Elmer. By Gerry Alanguilan. Illus. by the author. 2010. SLG, paper, $12.95 (9781593622046).
A son coming to terms with his dead father’s legacy isn’t a tremendously new narrative idea, but considering the characters are sentient chickens who were nearly wiped out by humans after gaining consciousness, this story is definitely in unmarked territory.
It Was the War of the Trenches. By Jacques Tardi. Illus. by the author. 2010. Fantagraphics, $24.99 (9781606993538).
Eminent French cartoonist Tardi’s ground-level account of the First World War, chronicling the harrowing experience of French troops in the trenches, is a relentlessy grim and moving reminder of the cruelty and stupidity of war.

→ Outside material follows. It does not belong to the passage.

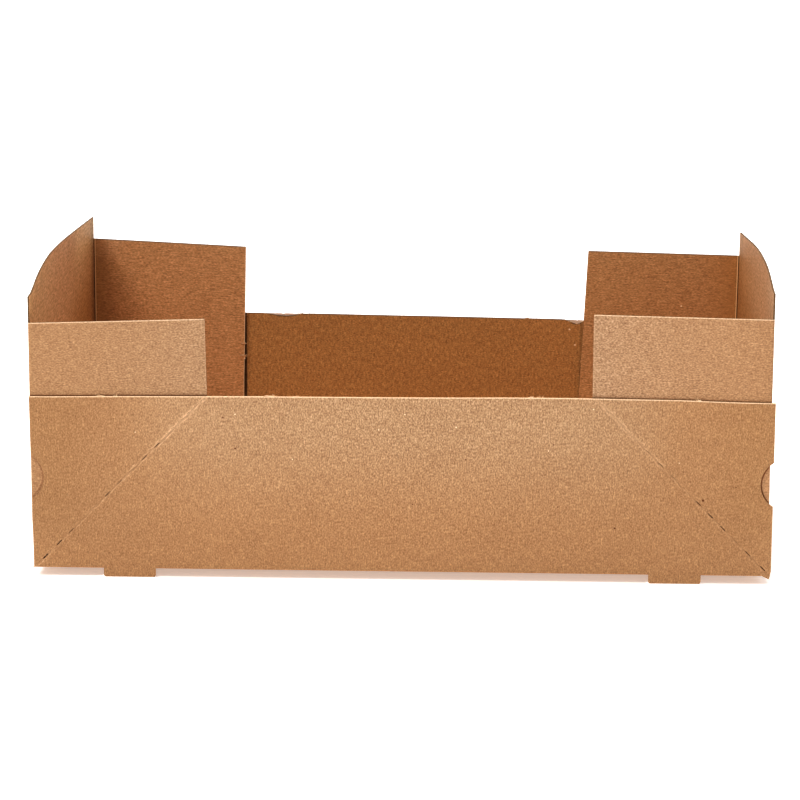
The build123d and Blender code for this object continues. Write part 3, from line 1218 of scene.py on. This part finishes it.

A spirit so free she nearly floats right off the page, Koko and two other misfits bounce around San Francisco and the early stages of adulthood, equally unsure of and inspired by one another.
Moving Pictures. By Kathryn Immonen. Illus. by Stuart Immonen. 2010. Top Shelf, paper, $14.95 (9781603090490).
An elegant historical graphic novel that explores the personal relationships of Ila Gardner, a museum curator working to protect revered works of art during the Nazi occupation of Paris.
Richard Stark’s Parker: The Outfit. By Darwyn Cooke. Illus. by the author. 2010. IDW, $24.99 (9781600107627).
Cooke’s second adaptation starring Donald Westlake’s professional heister (following The Hunter, 2009) pits the ruthless Parker against a powerful crime syndicate in a virtuoso display of pure noir silkiness.
The Umbrella Academy, v.2: Dallas. By Gerard Way. Illus. by Gabriel Bá. 2009. Dark Horse, paper, $17.95 (9781595823458).
This ultraviolent, peculiar, and effervescent play on the superhero-group genre features a slew of brain-bending twists revolving around an attempt to thwart—and unthwart—the Kennedy assassination.